Over the past several years, Susan Flanders Cushman ’98, director of Introductory Biology Laboratories at HWS and a FLI research scientist, has collected samples from Seneca Lake and its tributaries, as well as Cayuga and Owasco Lakes, to document natural aquatic invertebrates, fish communities, and water quality.
“I’m trying to get a biological perspective on water quality,” says Cushman, whose recent work includes a project with the Finger Lakes National Forest to restore streams and hopefully repopulate them with brook trout, as well as advising honors students like Shannon Beston ’14.
This summer, Cushman and Beston will examine a naturally occurring parasite in local streams. The parasite moves from a snail host to fish host, encasing itself on the outside of the fish. Once the fish is eaten and passed by a kingfisher, the parasite’s eggs hatch and begin the cycle all over.
Cushman and Beston hypothesize that the prevalence of the parasite is, at heart, a water quality issue.
“If nutrient pollution levels are elevated in the stream,” Cushman says, “increased algal growth will provide more food for snails, which may promote parasite abundance.”
And here, as Halfman’s research suggests, there are direct connections between human use of the land, water quality and naturally occurring parasites.
“In a drought, pollutant concentration is a factor,” Cushman says. “The lower the water level, the more concentrated the pollutant might be. Higher nutrient levels, higher water temperature, higher algae, potentially more snails, and thus more parasites.”
For Cushman, the research and data analysis all comes back to understanding the natural resources available.

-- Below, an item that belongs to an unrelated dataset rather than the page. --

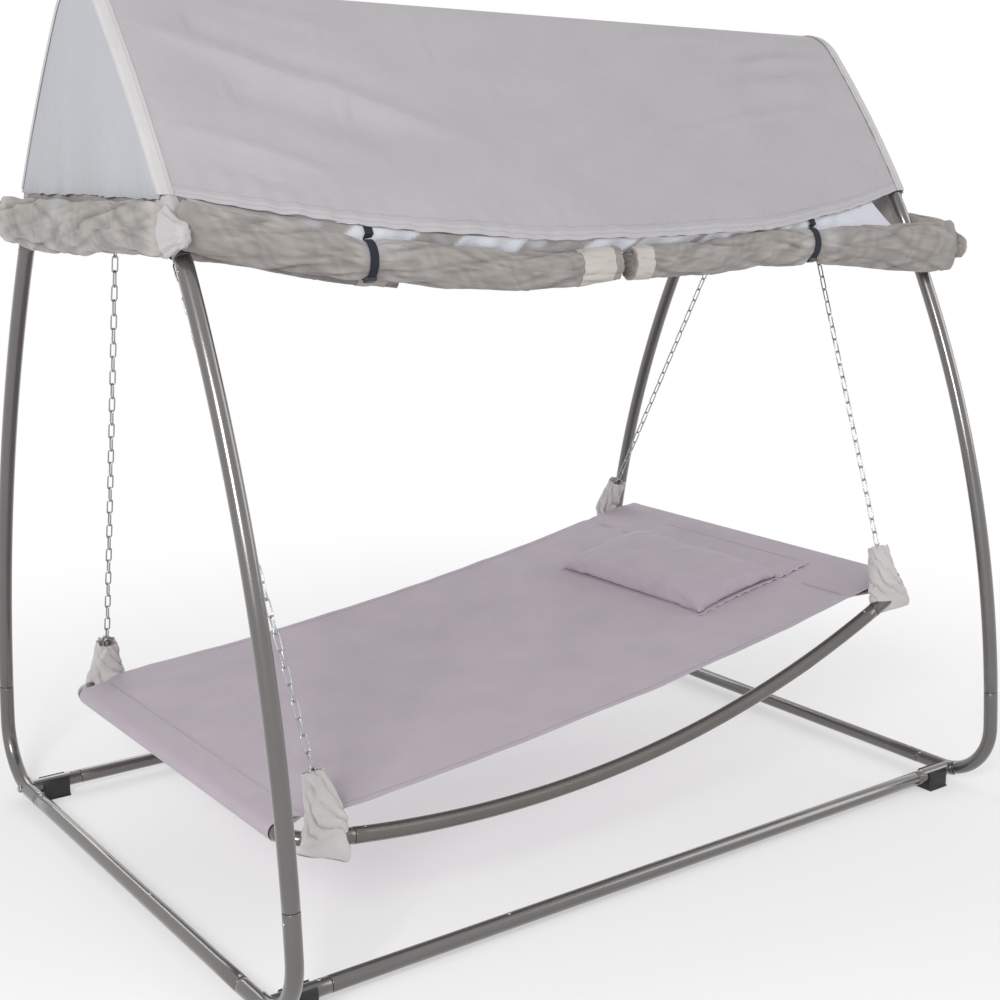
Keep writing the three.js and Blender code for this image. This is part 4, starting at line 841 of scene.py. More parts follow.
def tube(name, path, side, body, start="socket", end="socket"):
    """A round tube along a flat path, with a thin neck or an open bore at each end."""
    sizes = bpy.context.scene.hammock_sizes
    heading = unit(np.gradient(path, axis=0))
    angles = once_round(sizes.tube_facets)

    def ring(i, shift, radius):
        other = np.cross(heading[i], side)
        middle = path[i] + heading[i] * shift
        return middle + radius * (np.outer(np.cos(angles), side) + np.outer(np.sin(angles), other))

    rings = [ring(0, -shift, radius) for shift, radius in reversed(end_profile(start, sizes.joint_gap))]
    rings += [ring(i, 0.0, TUBE_R) for i in range(1, len(path) - 1)]
    rings += [ring(-1, shift, radius) for shift, radius in end_profile(end, sizes.joint_gap)]
    piece = loft(rings, name + "_steel", body + "_steel", sharp=38.0)
    settle(piece, body, body + "_tube", name)


def turned(middle, axis, profile, sides, sharp=35.0):
    """A zinc solid from rings of (shift along the axis, radius) round one axis."""
    axis = unit(axis)
    first = unit(np.cross(axis, X if abs(axis[0]) < 0.9 else Y))
    second = np.cross(axis, first)
    angles = once_round(sides) + math.pi / sides
    spread = np.outer(np.cos(angles), first) + np.outer(np.sin(angles), second)
    rings = [np.asarray(middle) + axis * shift + radius * spread for shift, radius in profile]
    return loft(rings, "turned", "zinc", sharp)


def ring_path(middle, radius, u, v, steps):
    angles = once_round(steps)
    return np.asarray(middle) + radius * (np.outer(np.cos(angles), u) + np.outer(np.sin(angles), v))


def leg_line(start, end, steps):
    """Part of a leg's arc in the end frame's drawing."""
    return arc((LEG_CENTRE_Y, LEG_UPRIGHT_Z), LEG_RADIUS, start, end, steps)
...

“The Finger Lakes residents are very tied to the watershed,” Cushman says. “They want to know where the water’s going because what’s happening on the land is tied to quality of drinking water, recreation, invasive species, and aesthetic quality of the lakes. The concerns in the Finger Lakes about environmental stressors are complex — hydrofracking, climate change, and others. The work we do provides a baseline to use for comparison later, so we can look at where species occur, when and why.”
Whether examining mercury levels in fish or introducing young scientists to environmental issues during summer programs, or presenting research findings to interested community members, the reach of the FLI’s impact is as vast and deep as the Finger Lakes themselves.